The variables.tf file contains all the variables that we have already used in the main.tf configuration file:

• The variable ‘ami’ is a string, and it’s used to define what kind of instance we would like to launch. If we don’t explicitly provide a value for this variable in another file, we can also declare it within the variable using the default attribute.
• ‘instance_type’ is another string variable that’s used to define the size of an instance. The default value of here is t2.micro.
• The variable ‘tags’ is another string variable. We usually use tags to identify resources based on costs for using other AWS services.
• The variable ‘create’, which describes whether we create an instance or not, is of Boolean type, which means it accepts either “True” or “False” as a value.
• Lastly, the variable ‘timeouts’ is of type map (string) type.
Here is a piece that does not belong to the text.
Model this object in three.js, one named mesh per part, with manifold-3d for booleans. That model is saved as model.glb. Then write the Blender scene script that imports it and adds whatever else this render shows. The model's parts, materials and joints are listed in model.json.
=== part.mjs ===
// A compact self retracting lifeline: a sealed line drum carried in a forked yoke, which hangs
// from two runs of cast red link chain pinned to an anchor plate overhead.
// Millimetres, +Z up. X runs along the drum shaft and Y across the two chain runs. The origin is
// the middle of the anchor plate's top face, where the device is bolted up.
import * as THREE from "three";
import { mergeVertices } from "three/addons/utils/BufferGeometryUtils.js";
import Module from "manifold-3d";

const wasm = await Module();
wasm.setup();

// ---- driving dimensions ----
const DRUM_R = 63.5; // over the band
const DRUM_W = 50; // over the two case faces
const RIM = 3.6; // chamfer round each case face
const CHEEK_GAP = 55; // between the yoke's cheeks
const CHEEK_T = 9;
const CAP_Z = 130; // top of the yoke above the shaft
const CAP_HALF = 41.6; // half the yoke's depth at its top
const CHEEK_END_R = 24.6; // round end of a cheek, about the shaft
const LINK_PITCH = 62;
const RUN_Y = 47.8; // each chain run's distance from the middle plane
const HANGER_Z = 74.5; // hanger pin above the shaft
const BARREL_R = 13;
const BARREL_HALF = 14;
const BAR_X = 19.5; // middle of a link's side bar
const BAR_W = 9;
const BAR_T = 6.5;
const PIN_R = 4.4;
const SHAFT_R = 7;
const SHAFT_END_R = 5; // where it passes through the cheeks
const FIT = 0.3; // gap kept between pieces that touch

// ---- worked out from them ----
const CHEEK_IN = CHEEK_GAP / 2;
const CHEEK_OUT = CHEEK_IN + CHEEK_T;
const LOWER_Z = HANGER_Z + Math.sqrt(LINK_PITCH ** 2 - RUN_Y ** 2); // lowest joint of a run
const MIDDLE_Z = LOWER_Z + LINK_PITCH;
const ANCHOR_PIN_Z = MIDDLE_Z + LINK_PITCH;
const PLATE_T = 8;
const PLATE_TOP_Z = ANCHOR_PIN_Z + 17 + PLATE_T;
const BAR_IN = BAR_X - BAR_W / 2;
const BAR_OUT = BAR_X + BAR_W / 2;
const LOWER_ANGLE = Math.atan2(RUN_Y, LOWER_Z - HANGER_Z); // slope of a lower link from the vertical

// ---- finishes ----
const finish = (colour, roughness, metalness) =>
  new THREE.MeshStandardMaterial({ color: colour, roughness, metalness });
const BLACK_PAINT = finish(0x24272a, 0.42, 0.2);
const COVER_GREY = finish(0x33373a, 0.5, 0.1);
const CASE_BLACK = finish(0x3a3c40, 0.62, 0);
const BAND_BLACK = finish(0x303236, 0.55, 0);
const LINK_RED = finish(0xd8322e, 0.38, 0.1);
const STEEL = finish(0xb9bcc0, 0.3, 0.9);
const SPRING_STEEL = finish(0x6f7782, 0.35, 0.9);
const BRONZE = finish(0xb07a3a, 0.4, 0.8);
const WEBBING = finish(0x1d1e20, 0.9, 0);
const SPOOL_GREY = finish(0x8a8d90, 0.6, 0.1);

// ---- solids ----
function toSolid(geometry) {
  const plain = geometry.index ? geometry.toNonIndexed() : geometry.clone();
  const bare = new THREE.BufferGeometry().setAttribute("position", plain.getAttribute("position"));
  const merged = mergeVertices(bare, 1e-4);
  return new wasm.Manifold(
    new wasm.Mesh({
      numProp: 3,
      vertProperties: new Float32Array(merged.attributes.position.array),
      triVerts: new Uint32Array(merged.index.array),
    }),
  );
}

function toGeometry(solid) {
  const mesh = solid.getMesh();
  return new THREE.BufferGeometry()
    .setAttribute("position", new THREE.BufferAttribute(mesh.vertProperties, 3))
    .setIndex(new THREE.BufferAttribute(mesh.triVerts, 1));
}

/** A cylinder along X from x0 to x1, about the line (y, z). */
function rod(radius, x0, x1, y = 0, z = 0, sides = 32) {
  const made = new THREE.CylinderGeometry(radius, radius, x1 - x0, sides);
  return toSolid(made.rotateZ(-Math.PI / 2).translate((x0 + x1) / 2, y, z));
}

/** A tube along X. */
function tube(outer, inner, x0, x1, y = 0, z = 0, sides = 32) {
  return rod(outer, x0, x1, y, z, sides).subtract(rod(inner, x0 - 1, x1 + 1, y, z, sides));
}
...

This means that it contains a mapping of multiple keys with values which are strings.

Defining your output configuration file

Again, you can create the outputs.tf file using the touch command in the ~/terraform-ec2-practice directory and copy and paste the code below in it:

touch output.tf

Paste this code defining outputs for id, arn, public_ip, and private_ip.

output "id" {
  description = "The ID of the instance"
  value       = try(aws_instance.web[0].id, "")
}


output "arn" {
  description = "The ARN of the instance"
  value       = try(aws_instance.web[0].arn, "")
}


output "public_ip" {
  description = "The public IP address assigned to the instance"
  value       = try(aws_instance.web[0].public_ip, "")
}


output "private_ip" {
  description = "The private IP address assigned to the instance."
  value       = try(aws_instance.web[0].private_ip, "")
}

The code will produce four outputs:

• The first output gives the id of the instance. The try function here checks the condition and returns the result of the first one that doesn’t produce any error. Here, ‘aws_instance.web[0]’ specifies the first index and id of the first instance. If there are no more instances to be created, the “” null value will be considered, which means that no id is required in the output.
• The second output will give the “arn” of all the instances, and if no instance is required to be provisioned, then the output is not generated as the value it will pick will be null. “arn” is used to identify AWS resources, and each resource in AWS has a unique arn number.
• Similarly, the last two output blocks will generate the public IP and private IP addresses of all the instances. If no instance is required to be provisioned, then the output is not generated as the value it will pick will be null.

Defining your provider configuration file for your Terraform module

Before we can run any Terraform commands, we need to configure a provider configuration file. Here, we will define AWS as the provider so that Terraform can connect with the AWS cloud using APIs.

touch provider.tf

Paste AWS provider configuration:

terraform {
  required_providers {
    aws = {
      source  = "hashicorp/aws"
      version = "4.57.0"
    }
  }
}


provider "aws" {
  region = "us-east-2"
}

Running your Terraform module

Now, we’re ready to run Terraform commands to deploy the AWS EC2 instances that we defined in main.tf file. To do that, we will use three commands in a specific sequence:

1. terraform init
2. terraform plan
3. terraform apply

To run these commands, make sure that you are already in the ~/terraform-ec2-practice directory.

terraform init

Next, run the terraform plan command. It will show you all the resources that will be deployed in the AWS Cloud.

terraform plan

Finally, run the terraform apply command in the current working directory. The actual deployment of resource will take place in the AWS Cloud.

terraform apply

Testing your code in AWS Console

Check the AWS EC2 dashboard to verify the instances.

Conclusion

In this article, I gave you an overview of Terraform, explained its main components, and walked you through creating configuration files to deploy AWS EC2 instances. Terraform makes managing cloud and on-premises resources more efficient, and its reusability and modularity provide significant advantages.